Sur un plan plus administratif, la fédération se réjouit de la reconnaissance des titres d'agents immobiliers, introduite par Elan. D'après elle, cette mesure permettra de clarifier les rôles et responsabilités de chaque acteur du secteur. La lutte contre les squatteurs constitue une autre amélioration apportée par le projet de loi : dorénavant, il est possible de déloger des squatteurs tout au long de l'année, étant donné que la trêve hivernale ne s'applique plus pour eux. Une évolution saluée par les professionnels de l'immobilier : "Cette lutte contre les squatteurs est un premier pas symbolique dans la protection des propriétaires ; il faudra faire encore mieux pour protéger ceux d'entre eux qui se retrouvent parfois dans des situations dramatiques", souligne le président de la Fnaim.

 

La Fnaim est par contre vent debout contre le bail numérique, qui consiste à automatiser l'envoi aux différents observatoires des données issues de ces contrats de location numérisés.
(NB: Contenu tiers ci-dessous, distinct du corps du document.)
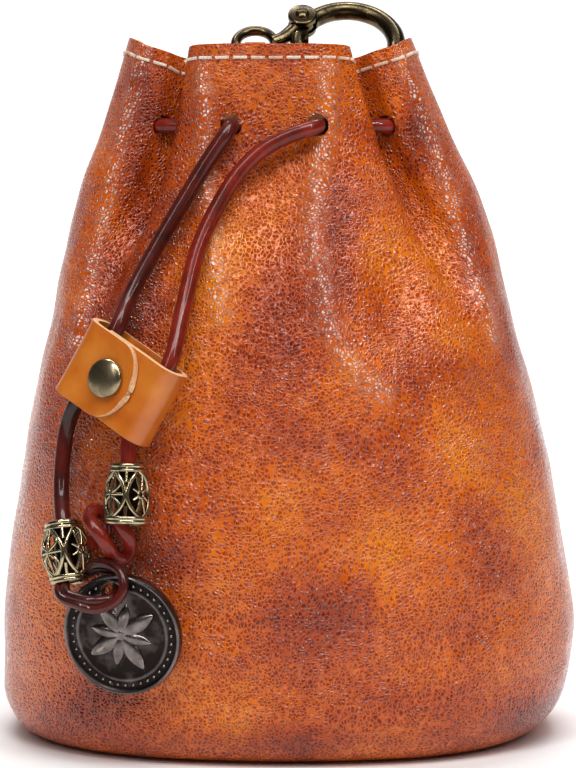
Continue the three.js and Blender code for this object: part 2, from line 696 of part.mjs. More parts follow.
function hookGate() {
  const tongue = disc(PIVOT_LUG_RADIUS - GAP, TONGUE_THICKNESS);
  const barTop = onHook(GATE_START);
  const link = block(2 * GATE_WIRE, pivot.y - barTop.y + GATE_WIRE, TONGUE_THICKNESS, [
    barTop.x + GATE_WIRE / 4,
    (pivot.y + barTop.y - GATE_WIRE) / 2,
    0,
  ]);
  const bar = hookArc(GATE_START, 215, GATE_WIRE, 10, 6);
  const end = block(HOOK_RADIUS, HOOK_RADIUS, 4 * HOOK_WIRE, [
    HOOK_OFFSET - HOOK_RADIUS,
    GAP - TIP_DROP - HOOK_RADIUS / 2,
    0,
  ]);
  const pinHole = disc(PIN_RADIUS + GAP, 2 * LUG_THICKNESS, pivot, 12);
  return toGeometry(cut(joined([tongue, link, bar]), [end, pinHole]));
}

function hookPin() {
  const half = LUG_THICKNESS / 2 + GAP;
  const geometry = turnedPin(
    [
      [0, -half - PIN_HEAD_HEIGHT],
      [PIN_HEAD_RADIUS * 0.7, -half - PIN_HEAD_HEIGHT],
      [PIN_HEAD_RADIUS, -half],
      [PIN_RADIUS, -half],
      [PIN_RADIUS, half],
      [PIN_HEAD_RADIUS, half],
      [PIN_HEAD_RADIUS * 0.7, half + PIN_HEAD_HEIGHT],
      [0, half + PIN_HEAD_HEIGHT],
    ],
    12,
  );
  geometry.translate(pivot.x, pivot.y, 0);
  return geometry;
}

addPiece("hook_body", hookBody(), colours.brass, snapHook);
addPiece("hook_gate", hookGate(), colours.brass, snapHook);
addPiece("hook_pin", hookPin(), colours.brass, snapHook);

// The tab that holds the eye of the hook, riveted inside the back

const eyeWireLow = new THREE.Vector3(0, -EYE_RADIUS, 0).applyEuler(snapHook.rotation).add(snapHook.position);
const eyeSag = EYE_RADIUS - Math.sqrt(EYE_RADIUS ** 2 - TAB_HALF_WIDTH ** 2);
const foldRadius = EYE_WIRE + eyeSag + 1.5 * GAP;
const tabWallHeight = HANGER_HEIGHT / BAG_HEIGHT;
const tabWallY = atLevel("depth", tabWallHeight) * BAG_HALF_DEPTH * BACK_FOLDS[0].y - WALL - GAP;

function hangerTab() {
  const fold = new THREE.CylinderGeometry(foldRadius + TAB_THICKNESS, foldRadius + TAB_THICKNESS, 2, 20);
  fold.scale(1, TAB_HALF_WIDTH, 1);
  fold.rotateZ(Math.PI / 2);
  fold.translate(...eyeWireLow);
  const plateY = tabWallY - TAB_THICKNESS;
  const path = new THREE.CatmullRomCurve3(
    [
      eyeWireLow,
      new THREE.Vector3(eyeWireLow.x, plateY - 0.4, HANGER_HEIGHT + 4),
      new THREE.Vector3(eyeWireLow.x, plateY, HANGER_HEIGHT),
      new THREE.Vector3(eyeWireLow.x, plateY, HANGER_HEIGHT - TAB_END),
    ],
    false,
    "centripetal",
  );
  const corners = [[-1, -1], [1, -1], [1, 1], [-1, 1]];
  const section = new THREE.Shape(
    corners.map(([x, y]) => new THREE.Vector2(x * TAB_HALF_WIDTH, y * TAB_THICKNESS)),
  );
  const plate = new THREE.ExtrudeGeometry(section, { steps: 10, extrudePath: path });
  const inside = new THREE.CylinderGeometry(foldRadius, foldRadius, 4 * TAB_HALF_WIDTH, 20);
  inside.rotateZ(Math.PI / 2);
  inside.translate(...eyeWireLow);
  return toGeometry(cut(joined([fold, plate]), [inside, hangerRivetHole()]));
}

function hangerRivetHole() {
  const radius = HANGER_RIVET_RADIUS + GAP;
  const geometry = new THREE.CylinderGeometry(radius, radius, 8 * WALL, 12);
  geometry.translate(snapHook.position.x, tabWallY, HANGER_HEIGHT);
  return geometry;
}

function hangerRivet() {
  const inner = tabWallY - 2 * TAB_THICKNESS - GAP;
  const outer = tabWallY + 2 * WALL;
  const geometry = turnedPin(
    [
      [0, inner - HANGER_CAP_HEIGHT],
      [HANGER_CAP_RADIUS * 0.8, inner - HANGER_CAP_HEIGHT],
      [HANGER_CAP_RADIUS, inner],
      [HANGER_RIVET_RADIUS, inner],
      [HANGER_RIVET_RADIUS, outer],
      [HANGER_CAP_RADIUS, outer],
      [HANGER_CAP_RADIUS * 0.7, outer + HANGER_CAP_HEIGHT],
      [0, outer + HANGER_CAP_HEIGHT * 1.2],
    ],
    14,
  );
  geometry.rotateX(-Math.PI / 2);
  geometry.translate(snapHook.position.x, 0, HANGER_HEIGHT);
  return geometry;
}

const bagHoles = [lacingHoles(), hangerRivetHole()];
addPiece("pouch_body", toGeometry(cut(toSolid(bagWall()), bagHoles)), colours.leather);
addPiece("hanger_tab", hangerTab(), colours.tan);
addPiece("hanger_rivet", hangerRivet(), colours.rivet);

export default bag;
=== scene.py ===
import math

import bpy
import numpy as np
from mathutils import Matrix, Vector, noise


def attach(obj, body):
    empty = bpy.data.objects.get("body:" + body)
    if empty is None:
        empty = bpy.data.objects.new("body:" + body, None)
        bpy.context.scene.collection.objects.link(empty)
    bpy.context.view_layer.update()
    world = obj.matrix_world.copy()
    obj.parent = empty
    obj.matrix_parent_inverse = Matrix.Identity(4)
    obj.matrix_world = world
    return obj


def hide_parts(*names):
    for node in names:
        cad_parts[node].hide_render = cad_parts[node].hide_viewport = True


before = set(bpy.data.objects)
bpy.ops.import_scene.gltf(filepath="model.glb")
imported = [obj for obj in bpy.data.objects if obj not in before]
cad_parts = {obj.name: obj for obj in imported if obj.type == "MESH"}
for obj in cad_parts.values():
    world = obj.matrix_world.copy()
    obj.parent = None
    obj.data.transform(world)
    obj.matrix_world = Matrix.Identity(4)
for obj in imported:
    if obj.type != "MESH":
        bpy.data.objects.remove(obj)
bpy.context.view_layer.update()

# Camera
# The picture was taken from the front, 48 cm away and a little above the middle of the pouch. The
# camera is tilted slightly down, so the mouth is seen edge on and the base's front edge as a curve.
CAMERA_DISTANCE = 0.48
CAMERA_HEIGHT = 0.106
CAMERA_TILT = 5.03
CAMERA_LENS = 122.4

bpy.ops.object.camera_add(
    location=(0, -CAMERA_DISTANCE, CAMERA_HEIGHT),
    rotation=(math.radians(90 - CAMERA_TILT), 0, 0),
)
camera = bpy.context.object
camera.data.lens = CAMERA_LENS
camera.data.clip_start = 0.01
bpy.context.scene.camera = camera

# Cords
# A round leather cord, 3 mm thick, dyed dark red and lacquered. One length runs inside the neck and in
# and out of its folds, and comes out at the two holes of the front. From there its two tails hang
# through the slider, and each ends in a bead.
MM = 0.001
CORD_RADIUS = 1.42
CORD_GRAIN = 1.6  # length of the dark flecks, in millimetres

LACING_HEIGHT = 111.1
LACING_MIDDLE = -2.4
LACING_HALF = [
    (7.7, -14.0), (7.8, -11.6), (9.5, -8.9), (13.0, -6.7), (16.8, -5.5), (20.2, -4.5), (23.1, -2.4),
    (24.7, 1.0), (24.5, 5.0), (23.6, 8.8), (21.3, 11.2), (18.1, 11.1), (14.4, 9.3), (7.9, 9.4),
]
LEFT_TAIL = [
    (-10.1, -14.6, 111.1), (-10.2, -15.7, 110.8), (-11.2, -16.8, 109.2), (-13.4, -17.3, 106.0),
    (-17.3, -18.2, 99.7), (-23.8, -21.5, 88.5), (-27.8, -24.9, 80.9),
]
LEFT_IN_SLIDER = [(-29.8, -28.2, 75.8), (-36.5, -26.9, 63.6)]
LEFT_BELOW = [(-38.6, -25.1, 58.6), (-39.5, -25.7, 52.4), (-39.6, -27.5, 46.9)]
RIGHT_TAIL = [
    (5.3, -14.6, 111.1), (5.1, -15.7, 111.0), (3.6, -16.8, 110.4), (-0.5, -17.0, 108.9),
    (-4.5, -17.4, 106.7), (-8.5, -18.7, 102.9), (-12.0, -20.7, 97.5), (-15.5, -23.8, 90.1),
    (-18.1, -28.8, 79.6),
]
RIGHT_IN_SLIDER = [(-20.5, -34.8, 69.7), (-27.2, -33.4, 57.5)]
BELL_BEAD_ENDS = [(-27.5, -34.5, 53.0), (-27.7, -36.2, 43.1)]
BARREL_BEAD_ENDS = [(-39.0, -31.1, 42.5), (-37.7, -34.0, 32.6)]


def linear(colour):
    """The linear colour of an sRGB hex value."""
    parts = [int(colour[i : i + 2], 16) / 255 for i in (1, 3, 5)]
    return [c / 12.92 if c <= 0.04045 else ((c + 0.055) / 1.055) ** 2.4 for c in parts] + [1.0]


def connect(material, node, settings=(), links=()):
    """Sets a node's properties and sockets, and runs other nodes or their outputs into its sockets.

    The stops of a ramp are pairs of a position and a hex colour."""
    for name, value in dict(settings).items():
        if name == "stops":
            for _ in value[2:]:
                node.color_ramp.elements.new(0.5)
            for element, (position, colour) in zip(node.color_ramp.elements, value):
                element.position = position
                element.color = linear(colour)
        elif isinstance(name, str) and name not in node.inputs:
            setattr(node, name, value)
        else:
            node.inputs[name].default_value = value
    for name, source in dict(links).items():
        output = source.outputs[0] if isinstance(source, bpy.types.Node) else source
        material.node_tree.links.new(output, node.inputs[name])


def add_node(material, kind, settings=(), links=()):
    """A node with its settings, by property or socket, and what runs into its sockets."""
    node = material.node_tree.nodes.new(kind)
    connect(material, node, settings, links)
    return node


def new_material(name):
    """A material, its shader, and the object coordinates that its patterns lie on."""
    material = bpy.data.materials.new(name)
    material.use_nodes = True
    coordinates = add_node(material, "ShaderNodeTexCoord")
    return material, material.node_tree.nodes["Principled BSDF"], coordinates.outputs["Object"]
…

Jean-Marc Torrollion est catégorique : "Cette automatisation de l'envoi des données issues des baux numériques aux observatoires peut être assimilée à une intrusion du Gouvernement dans la réglementation de nos systèmes d'information. Le filtre professionnel existe déjà et doit être suffisant."

 

Vigilance sur la révision des règles de copropriété

 

Enfin, la profession reste vigilante sur la future révision des règles de copropriété, qui devrait intervenir d'ici deux ans. L'ensemble des textes qui y sont relatifs seront revus et corrigés, dans l'optique de simplifier la réglementation, afin de prendre en compte toutes les tailles de copropriétés et d'introduire des processus de dématérialisation. Prenant l'exemple des votes par procuration ou de l'utilisation de la visioconférence lors des assemblées générales, la Fnaim estime que le mode de gestion et la place des syndics pourraient toutefois en être affectés.

 

Dernier impact notable d'Elan sur le secteur immobilier : le renforcement du rôle du Conseil national de la transaction et de la gestion immobilières - CNTGI -, présenté comme l'organe de concertation des consommateurs et des professionnels du secteur. Cette mesure, perçue comme une "victoire" par la Fnaim, attribue une nouvelle compétence en copropriété au CNTGI. En outre, une commission de contrôle apte à saisir les services de l'Etat a été créée. La fédération salue sa mission de concertation entre associations de consommateurs et professionnels de l'immobilier, même s'il est à noter que ces derniers sont majoritaires dans le collège. De nouveaux acteurs représentant les consommateurs ont certes fait leur entrée, mais ils ne bénéficient d'aucun droit de vote.